'Soft power will strike hardest at Teheran’s nuke program'

Iranian-born analyst urges the West to combine sanctions with human rights activism to curb Iran’s nuclear ambitions.

Iran sanctions 311 (photo credit: Associated Press)
Iran sanctions 311
(photo credit: Associated Press)
A US-based Iranian journalist and analyst speaking at the Herzliya Conference on Wednesday urged the West to combine sanctions with human rights activism to curb Teheran’s nuclear ambitions.
Mehdi Khalaji, a senior fellow at the Washington Institute for Near East Policy, said during a debate on Iran sanctions that the Islamic Republic’s drive toward nuclear weapons could best be slowed by the application of soft power.
The West can best exert its influence in the country, Khalaji said, by providing Iranians with media outlets and the means to connect. “It is a nightmare for the regime for people to connect with each other,” he said. “The Iranian public needs to know they are being cared for beyond the nuclear arena.”

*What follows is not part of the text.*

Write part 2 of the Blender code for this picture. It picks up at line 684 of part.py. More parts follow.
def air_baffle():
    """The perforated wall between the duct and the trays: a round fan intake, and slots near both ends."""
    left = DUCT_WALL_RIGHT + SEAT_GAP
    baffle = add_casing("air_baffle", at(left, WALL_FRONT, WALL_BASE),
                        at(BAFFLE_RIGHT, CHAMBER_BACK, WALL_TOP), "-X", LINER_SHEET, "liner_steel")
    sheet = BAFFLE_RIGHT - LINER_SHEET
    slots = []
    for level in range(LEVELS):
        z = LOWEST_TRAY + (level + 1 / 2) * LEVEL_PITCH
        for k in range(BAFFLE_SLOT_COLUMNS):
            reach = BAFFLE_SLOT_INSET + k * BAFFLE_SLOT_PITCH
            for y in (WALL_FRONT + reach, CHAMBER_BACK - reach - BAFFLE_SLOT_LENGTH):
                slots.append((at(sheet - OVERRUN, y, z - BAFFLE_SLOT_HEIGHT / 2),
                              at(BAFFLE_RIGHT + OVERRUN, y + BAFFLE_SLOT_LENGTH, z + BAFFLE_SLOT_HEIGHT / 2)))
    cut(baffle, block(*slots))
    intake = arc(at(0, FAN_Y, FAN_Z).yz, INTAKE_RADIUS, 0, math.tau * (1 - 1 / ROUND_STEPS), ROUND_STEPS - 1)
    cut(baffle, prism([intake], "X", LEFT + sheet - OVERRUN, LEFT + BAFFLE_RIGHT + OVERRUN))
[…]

Khalaji is a Shi’ite theologian by training – his father is an ayatollah linked to the ruling clique – and an expert in Islamic and Western philosophy.
Meir Javedanfar, an Iranian- Israeli author and founder of the Middle East Economic and Political Analysis Company, said Israel must rearrange its priorities if it hopes to divert Teheran from its course. “I call on Netanyahu to put the settlements aside and focus on a nuclear Iran, because this cannot wait,” he said Iran’s economy is based on the energy trade, and by harming that industry, the West can do to it “what the rise in bread prices did to Egypt,” Javedanfar said.
Mark Dubowitz, executive director of the Washington based Foundation for the Defense of Democracies, said Israel must refuse to do any business whatsoever with entities that trade with Iran.
Israel “needs to be more Catholic than the pope,” he said.